Support for logging in using a kerberos keytab file.
Kerberos is a authentication system that uses tickets with a limited valitity time.
As a consequence running a pig script on a kerberos secured hadoop cluster limits the running time to at most
the remaining validity time of these kerberos tickets. When doing really complex analytics this may become a
problem as the job may need to run for a longer time than these ticket times allow.
A kerberos keytab file is essentially a Kerberos specific form of the password of a user.
It is possible to enable a Hadoop job to request new tickets when they expire by creating a keytab file and
make it part of the job that is running in the cluster.

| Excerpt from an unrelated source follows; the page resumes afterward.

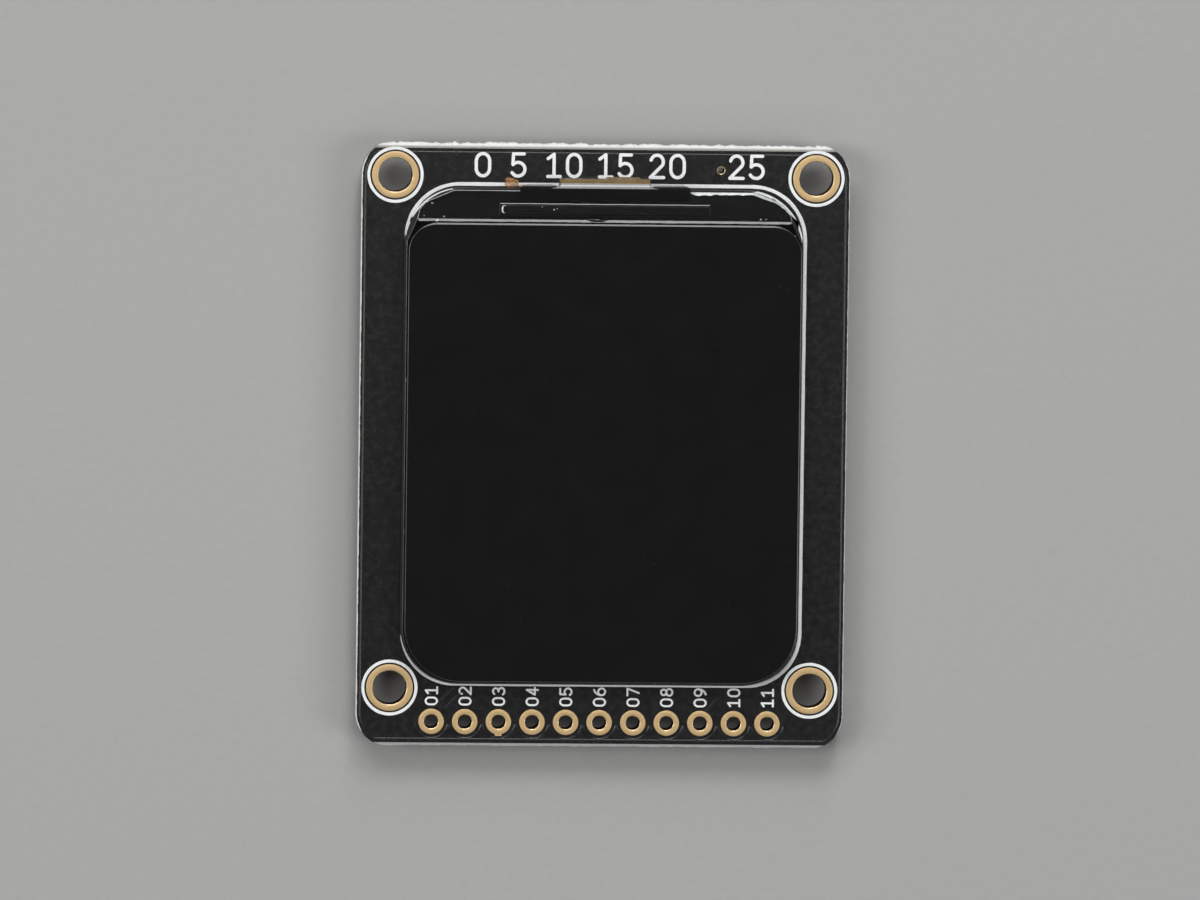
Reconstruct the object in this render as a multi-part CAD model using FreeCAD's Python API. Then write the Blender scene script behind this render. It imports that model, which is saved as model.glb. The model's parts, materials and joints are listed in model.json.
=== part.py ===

This will extend the maximum job duration beyond the maximum renew time of the kerberos tickets.
Usage:
- Create a keytab file for the required principal.
Using the ktutil tool you can create a keytab using roughly these commands:
addent -password -p niels@EXAMPLE.NL -k 1 -e rc4-hmac
addent -password -p niels@EXAMPLE.NL -k 1 -e aes256-cts
wkt niels.keytab
- Set the following properties (either via the .pigrc file or on the command line via -P file)
- java.security.krb5.conf
The path to the local krb5.conf file.
Usually this is "/etc/krb5.conf"
- hadoop.security.krb5.principal
The pricipal you want to login with.
Usually this would look like this "niels@EXAMPLE.NL"
- hadoop.security.krb5.keytab
The path to the local keytab file that must be used to authenticate with.
Usually this would look like this "/home/niels/.krb/niels.keytab"
NOTE: All paths in these variables are local to the client system starting the actual pig script.
This can be run without any special access to the cluster nodes.